-- START Raw data --

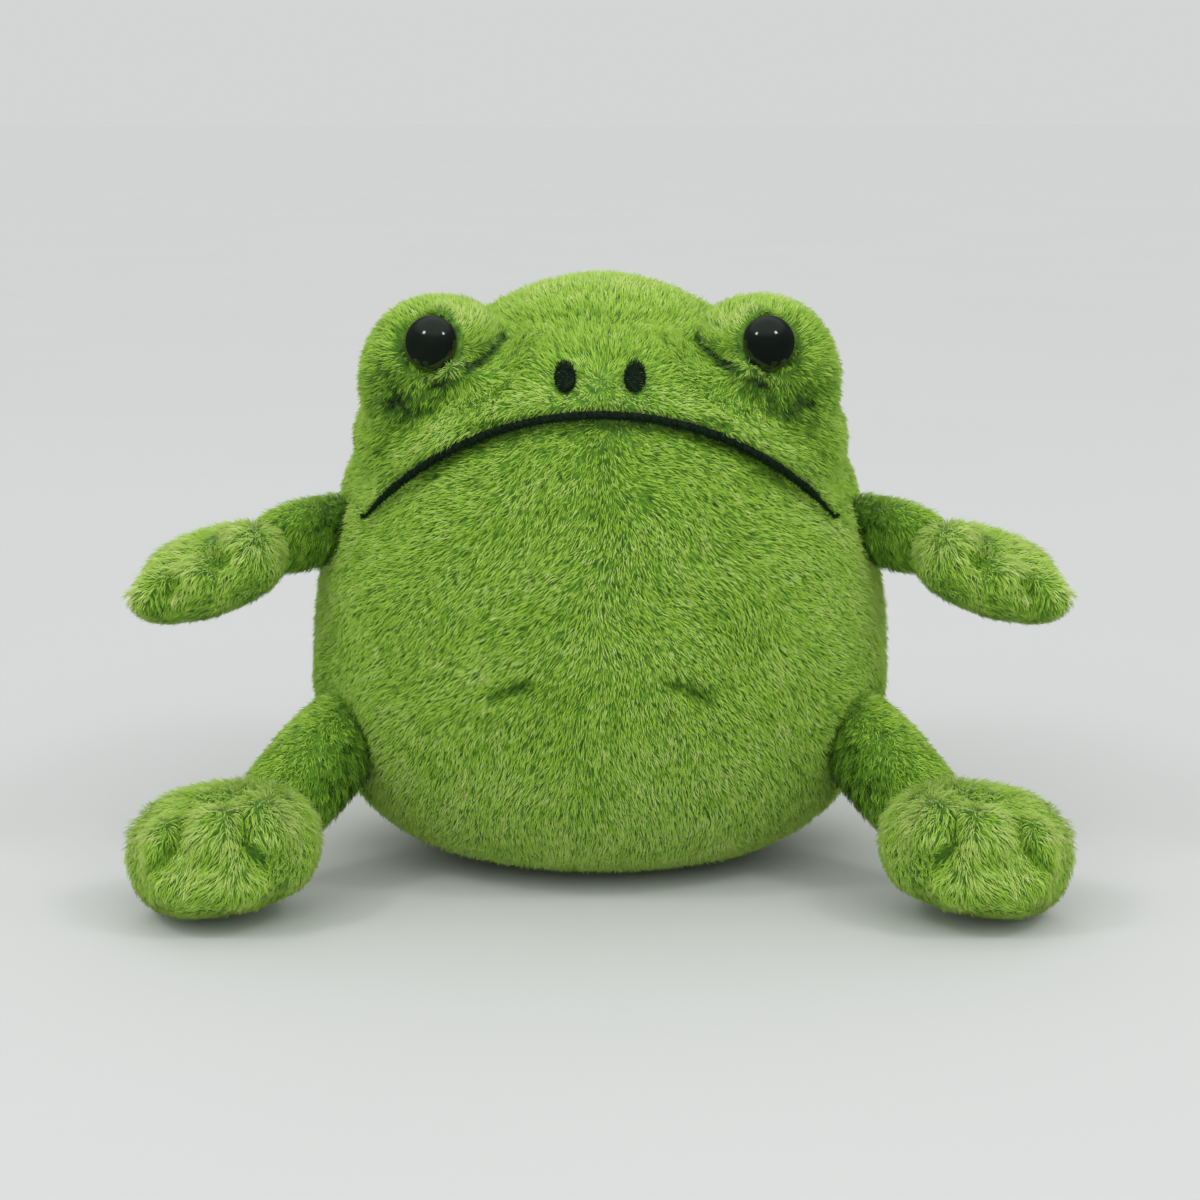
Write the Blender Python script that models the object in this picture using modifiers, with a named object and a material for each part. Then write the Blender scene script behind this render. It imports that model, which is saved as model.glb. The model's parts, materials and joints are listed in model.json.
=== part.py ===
"""Plush frog: a fat seated frog of fur fabric, as its sewn covers, their filling and its plastic eyes.

The frog sits on z = 0 with the middle of its seat at the origin, and it faces -Y. Its own left side is at +X.
The left limbs are modelled, and the right ones are their mirror images. Every length is in metres.
"""

import math

import bmesh
import bpy
from mathutils import Matrix, Vector
from mathutils.bvhtree import BVHTree

MM = 0.001

# Body and head in one egg: the seat is flat, the belly full and the back a hump.
BODY_HALF_WIDTH = 99.5 * MM
BODY_FRONT = 95 * MM
BODY_BACK = 95 * MM
BODY_HEIGHT = 201 * MM
BASE_CUT = 0.5 * MM

# Each ring of the egg's cage: height, half width, reach to the front and reach to the back, as shares.
BODY_RING_SHARES = (
    (0.000, 0.20, 0.20, 0.20),
    (0.000, 0.44, 0.42, 0.44),
    (0.030, 0.68, 0.66, 0.68),
    (0.110, 0.88, 0.87, 0.88),
    (0.250, 1.00, 1.00, 0.99),
    (0.400, 1.005, 1.03, 1.02),
    (0.560, 0.955, 1.01, 0.98),
    (0.690, 0.86, 0.97, 0.90),
    (0.810, 0.74, 0.88, 0.77),
    (0.920, 0.48, 0.54, 0.56),
    (1.000, 0.15, 0.12, 0.25),
)

# Fabric and sewing.
COVER_WALL = 4 * MM
SEWN_GAP = 0.3 * MM
TURNING_GAP = 0.9 * MM

# Snout: the lobe over the mouth, from cheek to cheek.
LIP_DROP = 38 * MM
SNOUT_DROP = 12 * MM
SNOUT_HEIGHT = 78 * MM
SNOUT_DEPTH = 112 * MM
LIP_OVERHANG = 6 * MM
CHEEK_BULGE = 1.5 * MM
CHEEK_RISE_SHARE = 0.46
SNOUT_SQUARENESS = 2.2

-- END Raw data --

Write out the material exactly as given.

*Answer to the problem*
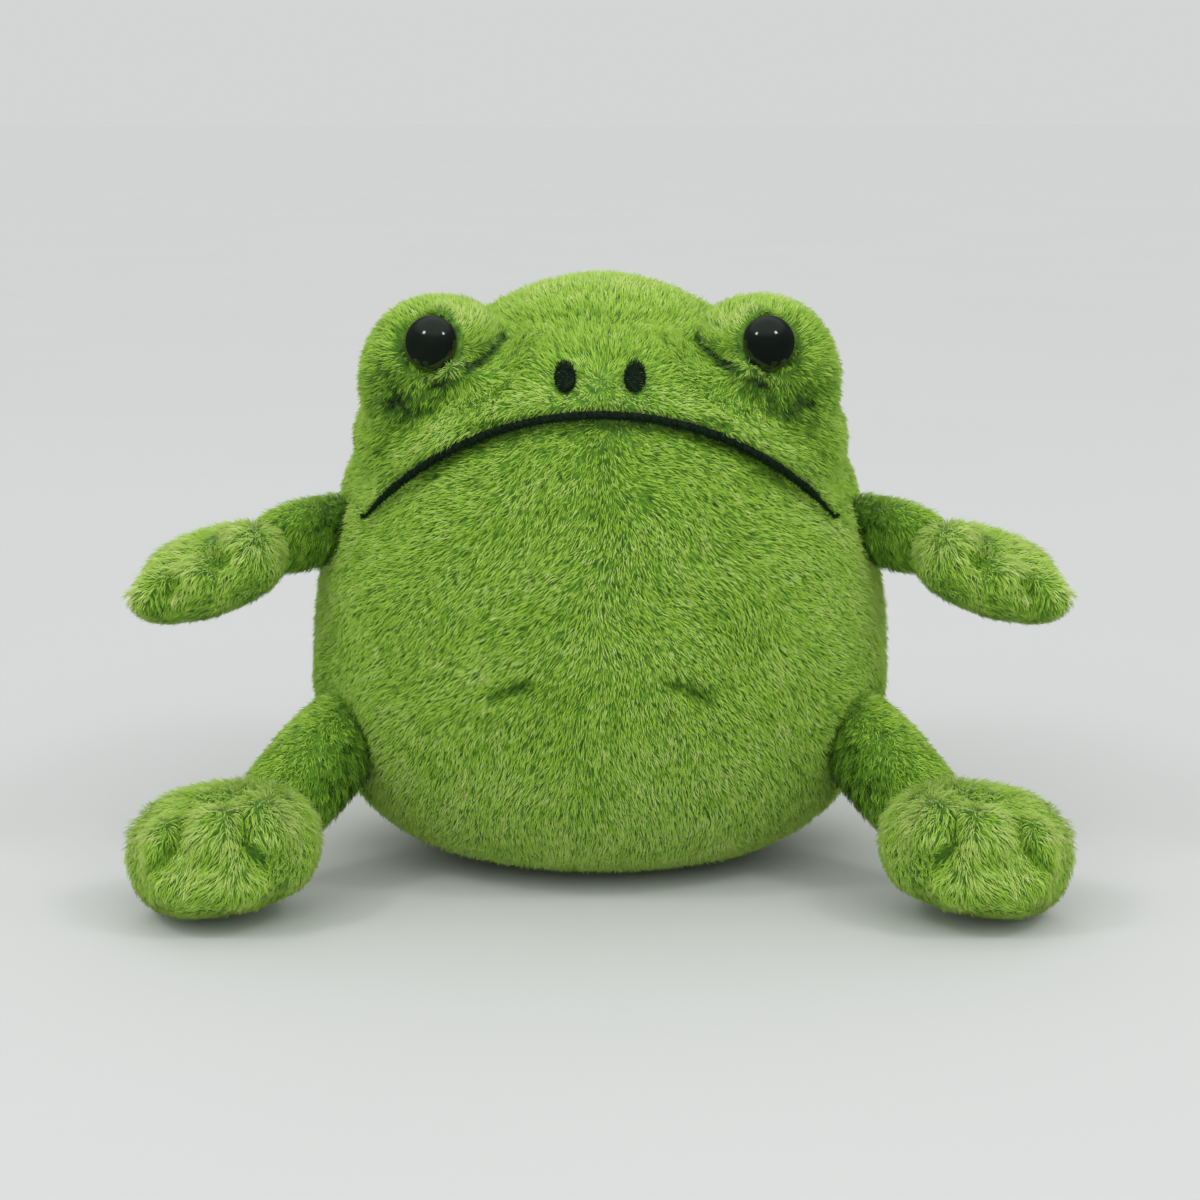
Write the Blender Python script that models the object in this picture using modifiers, with a named object and a material for each part. Then write the Blender scene script behind this render. It imports that model, which is saved as model.glb. The model's parts, materials and joints are listed in model.json.
=== part.py ===
"""Plush frog: a fat seated frog of fur fabric, as its sewn covers, their filling and its plastic eyes.

The frog sits on z = 0 with the middle of its seat at the origin, and it faces -Y. Its own left side is at +X.
The left limbs are modelled, and the right ones are their mirror images. Every length is in metres.
"""

import math

import bmesh
import bpy
from mathutils import Matrix, Vector
from mathutils.bvhtree import BVHTree

MM = 0.001

# Body and head in one egg: the seat is flat, the belly full and the back a hump.
BODY_HALF_WIDTH = 99.5 * MM
BODY_FRONT = 95 * MM
BODY_BACK = 95 * MM
BODY_HEIGHT = 201 * MM
BASE_CUT = 0.5 * MM

# Each ring of the egg's cage: height, half width, reach to the front and reach to the back, as shares.
BODY_RING_SHARES = (
    (0.000, 0.20, 0.20, 0.20),
    (0.000, 0.44, 0.42, 0.44),
    (0.030, 0.68, 0.66, 0.68),
    (0.110, 0.88, 0.87, 0.88),
    (0.250, 1.00, 1.00, 0.99),
    (0.400, 1.005, 1.03, 1.02),
    (0.560, 0.955, 1.01, 0.98),
    (0.690, 0.86, 0.97, 0.90),
    (0.810, 0.74, 0.88, 0.77),
    (0.920, 0.48, 0.54, 0.56),
    (1.000, 0.15, 0.12, 0.25),
)

# Fabric and sewing.
COVER_WALL = 4 * MM
SEWN_GAP = 0.3 * MM
TURNING_GAP = 0.9 * MM

# Snout: the lobe over the mouth, from cheek to cheek.
LIP_DROP = 38 * MM
SNOUT_DROP = 12 * MM
SNOUT_HEIGHT = 78 * MM
SNOUT_DEPTH = 112 * MM
LIP_OVERHANG = 6 * MM
CHEEK_BULGE = 1.5 * MM
CHEEK_RISE_SHARE = 0.46
SNOUT_SQUARENESS = 2.2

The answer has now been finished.